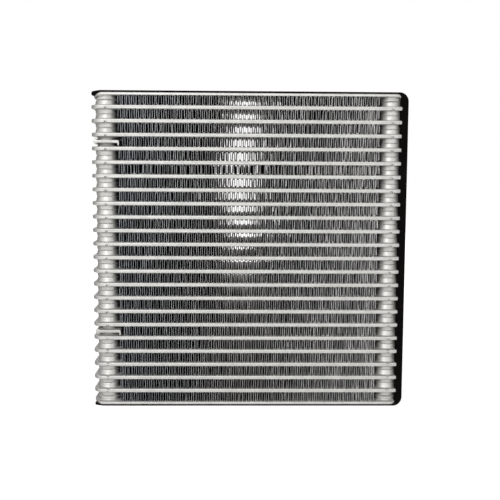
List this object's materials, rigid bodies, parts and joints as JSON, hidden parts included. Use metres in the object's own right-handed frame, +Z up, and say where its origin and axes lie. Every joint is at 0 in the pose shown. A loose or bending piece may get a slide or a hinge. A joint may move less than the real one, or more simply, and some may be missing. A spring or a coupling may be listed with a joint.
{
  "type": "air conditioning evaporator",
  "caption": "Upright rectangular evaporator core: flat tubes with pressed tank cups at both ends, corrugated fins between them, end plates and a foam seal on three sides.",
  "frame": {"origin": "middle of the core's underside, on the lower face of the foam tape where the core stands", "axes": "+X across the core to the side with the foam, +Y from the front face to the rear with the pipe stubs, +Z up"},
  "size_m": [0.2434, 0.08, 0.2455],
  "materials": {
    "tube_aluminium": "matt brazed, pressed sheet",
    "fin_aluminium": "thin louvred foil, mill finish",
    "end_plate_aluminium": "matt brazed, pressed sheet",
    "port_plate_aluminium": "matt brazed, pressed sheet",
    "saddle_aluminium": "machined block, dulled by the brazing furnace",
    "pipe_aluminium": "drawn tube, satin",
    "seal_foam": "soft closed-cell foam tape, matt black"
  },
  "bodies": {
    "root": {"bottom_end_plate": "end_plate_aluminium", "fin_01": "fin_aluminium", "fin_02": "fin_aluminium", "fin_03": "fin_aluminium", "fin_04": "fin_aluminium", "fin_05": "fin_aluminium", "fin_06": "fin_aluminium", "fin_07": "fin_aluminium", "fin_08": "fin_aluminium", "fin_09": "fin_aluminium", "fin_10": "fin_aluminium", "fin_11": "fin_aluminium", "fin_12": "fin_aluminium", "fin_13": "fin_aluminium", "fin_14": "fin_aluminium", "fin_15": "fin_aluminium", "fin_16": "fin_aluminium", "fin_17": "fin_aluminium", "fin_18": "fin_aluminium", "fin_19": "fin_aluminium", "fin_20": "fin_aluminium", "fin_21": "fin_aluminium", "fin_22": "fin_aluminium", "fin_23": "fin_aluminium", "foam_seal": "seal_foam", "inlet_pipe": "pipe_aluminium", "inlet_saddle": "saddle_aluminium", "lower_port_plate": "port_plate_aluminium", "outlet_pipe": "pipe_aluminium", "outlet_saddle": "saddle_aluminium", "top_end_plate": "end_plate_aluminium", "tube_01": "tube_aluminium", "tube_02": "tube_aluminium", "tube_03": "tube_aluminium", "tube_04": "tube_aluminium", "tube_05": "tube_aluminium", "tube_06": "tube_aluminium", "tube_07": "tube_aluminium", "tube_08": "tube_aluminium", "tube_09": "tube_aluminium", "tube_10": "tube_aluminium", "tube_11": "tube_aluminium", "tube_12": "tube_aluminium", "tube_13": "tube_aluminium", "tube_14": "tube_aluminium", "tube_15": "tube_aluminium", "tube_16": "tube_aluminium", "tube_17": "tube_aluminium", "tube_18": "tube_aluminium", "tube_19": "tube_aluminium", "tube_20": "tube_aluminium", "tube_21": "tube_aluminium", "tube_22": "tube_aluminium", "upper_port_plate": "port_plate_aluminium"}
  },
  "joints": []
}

--

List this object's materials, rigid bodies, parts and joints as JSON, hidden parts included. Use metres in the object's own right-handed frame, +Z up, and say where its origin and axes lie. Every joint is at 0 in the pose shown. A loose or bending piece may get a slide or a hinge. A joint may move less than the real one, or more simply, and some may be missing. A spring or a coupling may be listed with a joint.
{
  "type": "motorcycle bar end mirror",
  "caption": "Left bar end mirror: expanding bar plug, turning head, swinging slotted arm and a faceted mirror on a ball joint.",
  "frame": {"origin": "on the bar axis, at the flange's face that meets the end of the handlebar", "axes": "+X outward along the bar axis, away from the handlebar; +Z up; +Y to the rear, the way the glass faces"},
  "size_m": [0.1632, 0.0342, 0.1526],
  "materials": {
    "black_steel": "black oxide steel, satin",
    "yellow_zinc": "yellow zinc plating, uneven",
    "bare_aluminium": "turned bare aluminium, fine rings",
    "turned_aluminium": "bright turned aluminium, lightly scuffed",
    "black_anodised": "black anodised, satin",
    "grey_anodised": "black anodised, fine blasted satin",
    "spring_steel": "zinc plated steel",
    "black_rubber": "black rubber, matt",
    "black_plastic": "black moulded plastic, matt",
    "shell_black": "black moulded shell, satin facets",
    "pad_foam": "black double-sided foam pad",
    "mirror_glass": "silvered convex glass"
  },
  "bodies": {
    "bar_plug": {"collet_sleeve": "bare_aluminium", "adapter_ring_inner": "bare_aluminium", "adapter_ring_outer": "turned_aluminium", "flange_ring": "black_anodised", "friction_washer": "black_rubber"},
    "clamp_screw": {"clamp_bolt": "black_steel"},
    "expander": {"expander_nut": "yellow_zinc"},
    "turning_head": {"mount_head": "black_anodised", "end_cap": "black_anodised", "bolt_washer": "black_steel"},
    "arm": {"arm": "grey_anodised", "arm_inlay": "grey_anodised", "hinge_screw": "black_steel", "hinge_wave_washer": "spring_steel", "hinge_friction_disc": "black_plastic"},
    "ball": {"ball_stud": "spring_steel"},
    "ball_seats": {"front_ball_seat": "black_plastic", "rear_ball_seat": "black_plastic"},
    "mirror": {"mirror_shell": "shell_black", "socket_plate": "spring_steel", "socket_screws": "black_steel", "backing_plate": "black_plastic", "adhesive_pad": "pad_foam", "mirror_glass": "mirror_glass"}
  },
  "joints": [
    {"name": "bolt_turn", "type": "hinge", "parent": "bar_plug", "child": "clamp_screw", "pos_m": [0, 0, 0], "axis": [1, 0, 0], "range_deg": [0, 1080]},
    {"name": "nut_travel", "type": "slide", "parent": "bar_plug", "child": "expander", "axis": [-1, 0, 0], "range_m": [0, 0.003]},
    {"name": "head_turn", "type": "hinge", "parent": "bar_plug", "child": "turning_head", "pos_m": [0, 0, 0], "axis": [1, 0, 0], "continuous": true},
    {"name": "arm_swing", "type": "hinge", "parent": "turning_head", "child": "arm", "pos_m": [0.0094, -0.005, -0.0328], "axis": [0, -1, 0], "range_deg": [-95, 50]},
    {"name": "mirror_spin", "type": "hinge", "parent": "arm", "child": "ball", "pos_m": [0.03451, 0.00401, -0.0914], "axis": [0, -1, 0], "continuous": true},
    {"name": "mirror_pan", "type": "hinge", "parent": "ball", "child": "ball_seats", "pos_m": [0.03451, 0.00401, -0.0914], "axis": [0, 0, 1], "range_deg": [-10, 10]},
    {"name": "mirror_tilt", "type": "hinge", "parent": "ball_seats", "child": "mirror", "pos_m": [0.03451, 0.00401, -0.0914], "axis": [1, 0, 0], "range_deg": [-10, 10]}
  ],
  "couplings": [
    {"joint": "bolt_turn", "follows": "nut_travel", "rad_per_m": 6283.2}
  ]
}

--

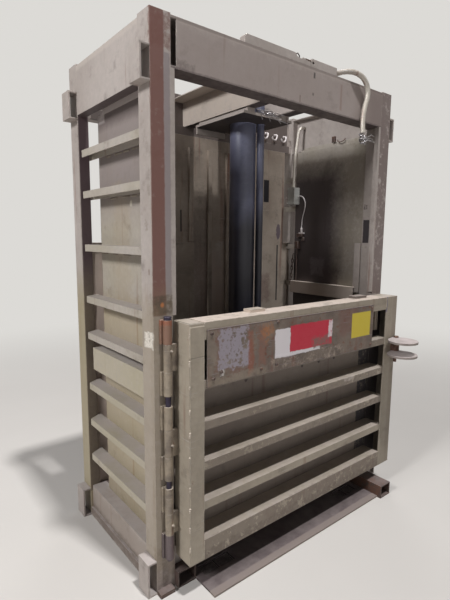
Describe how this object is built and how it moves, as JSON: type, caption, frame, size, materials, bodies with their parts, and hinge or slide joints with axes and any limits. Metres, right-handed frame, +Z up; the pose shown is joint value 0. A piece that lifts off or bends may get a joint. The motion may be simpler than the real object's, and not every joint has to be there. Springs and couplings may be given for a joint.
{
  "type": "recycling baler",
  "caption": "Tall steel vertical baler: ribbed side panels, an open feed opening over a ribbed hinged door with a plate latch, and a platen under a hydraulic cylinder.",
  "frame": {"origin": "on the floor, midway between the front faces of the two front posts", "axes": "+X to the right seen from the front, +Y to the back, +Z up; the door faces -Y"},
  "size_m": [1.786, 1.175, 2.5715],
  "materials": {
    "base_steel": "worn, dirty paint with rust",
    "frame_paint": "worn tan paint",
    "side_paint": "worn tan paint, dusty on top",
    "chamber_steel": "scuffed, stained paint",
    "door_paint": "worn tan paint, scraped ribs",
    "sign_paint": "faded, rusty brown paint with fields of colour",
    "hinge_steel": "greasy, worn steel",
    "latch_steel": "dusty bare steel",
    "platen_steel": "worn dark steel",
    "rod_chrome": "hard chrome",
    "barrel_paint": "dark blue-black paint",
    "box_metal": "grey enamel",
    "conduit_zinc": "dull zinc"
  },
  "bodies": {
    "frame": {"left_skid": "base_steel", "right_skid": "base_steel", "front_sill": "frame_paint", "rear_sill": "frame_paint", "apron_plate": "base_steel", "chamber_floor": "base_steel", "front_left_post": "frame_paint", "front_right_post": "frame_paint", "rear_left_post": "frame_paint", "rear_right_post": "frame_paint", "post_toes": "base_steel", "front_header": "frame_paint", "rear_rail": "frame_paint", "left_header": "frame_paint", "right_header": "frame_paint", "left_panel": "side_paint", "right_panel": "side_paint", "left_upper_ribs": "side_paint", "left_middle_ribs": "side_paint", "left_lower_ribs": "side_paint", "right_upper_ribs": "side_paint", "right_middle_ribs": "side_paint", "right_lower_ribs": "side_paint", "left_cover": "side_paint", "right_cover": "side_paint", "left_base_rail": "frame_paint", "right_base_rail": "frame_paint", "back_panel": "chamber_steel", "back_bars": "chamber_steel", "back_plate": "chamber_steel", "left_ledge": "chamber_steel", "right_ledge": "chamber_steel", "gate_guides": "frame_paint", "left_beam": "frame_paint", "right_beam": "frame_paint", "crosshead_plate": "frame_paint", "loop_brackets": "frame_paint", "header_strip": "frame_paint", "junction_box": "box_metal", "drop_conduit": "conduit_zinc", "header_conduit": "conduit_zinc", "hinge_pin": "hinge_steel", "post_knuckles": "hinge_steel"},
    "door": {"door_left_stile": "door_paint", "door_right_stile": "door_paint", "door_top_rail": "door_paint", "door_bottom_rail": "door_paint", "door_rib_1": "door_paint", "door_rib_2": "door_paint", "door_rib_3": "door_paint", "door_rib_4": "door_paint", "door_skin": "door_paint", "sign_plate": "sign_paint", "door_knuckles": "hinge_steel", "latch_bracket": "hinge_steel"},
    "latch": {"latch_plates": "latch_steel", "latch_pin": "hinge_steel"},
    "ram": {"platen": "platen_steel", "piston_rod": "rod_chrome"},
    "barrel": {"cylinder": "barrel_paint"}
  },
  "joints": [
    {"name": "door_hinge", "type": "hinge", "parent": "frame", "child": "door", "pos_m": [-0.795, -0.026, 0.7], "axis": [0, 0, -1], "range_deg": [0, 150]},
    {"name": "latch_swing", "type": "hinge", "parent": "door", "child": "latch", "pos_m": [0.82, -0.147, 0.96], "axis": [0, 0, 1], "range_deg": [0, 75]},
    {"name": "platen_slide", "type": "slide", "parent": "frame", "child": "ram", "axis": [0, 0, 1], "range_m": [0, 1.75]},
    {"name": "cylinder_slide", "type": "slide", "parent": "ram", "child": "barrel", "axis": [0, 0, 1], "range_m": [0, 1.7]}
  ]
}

▶ **Exercise brief**
List every line in the records above that contains the word "slide".

▶ **Task answer**
List this object's materials, rigid bodies, parts and joints as JSON, hidden parts included. Use metres in the object's own right-handed frame, +Z up, and say where its origin and axes lie. Every joint is at 0 in the pose shown. A loose or bending piece may get a slide or a hinge. A joint may move less than the real one, or more simply, and some may be missing. A spring or a coupling may be listed with a joint.
List this object's materials, rigid bodies, parts and joints as JSON, hidden parts included. Use metres in the object's own right-handed frame, +Z up, and say where its origin and axes lie. Every joint is at 0 in the pose shown. A loose or bending piece may get a slide or a hinge. A joint may move less than the real one, or more simply, and some may be missing. A spring or a coupling may be listed with a joint.
    {"name": "nut_travel", "type": "slide", "parent": "bar_plug", "child": "expander", "axis": [-1, 0, 0], "range_m": [0, 0.003]},
Describe how this object is built and how it moves, as JSON: type, caption, frame, size, materials, bodies with their parts, and hinge or slide joints with axes and any limits. Metres, right-handed frame, +Z up; the pose shown is joint value 0. A piece that lifts off or bends may get a joint. The motion may be simpler than the real object's, and not every joint has to be there. Springs and couplings may be given for a joint.
    {"name": "platen_slide", "type": "slide", "parent": "frame", "child": "ram", "axis": [0, 0, 1], "range_m": [0, 1.75]},
    {"name": "cylinder_slide", "type": "slide", "parent": "ram", "child": "barrel", "axis": [0, 0, 1], "range_m": [0, 1.7]}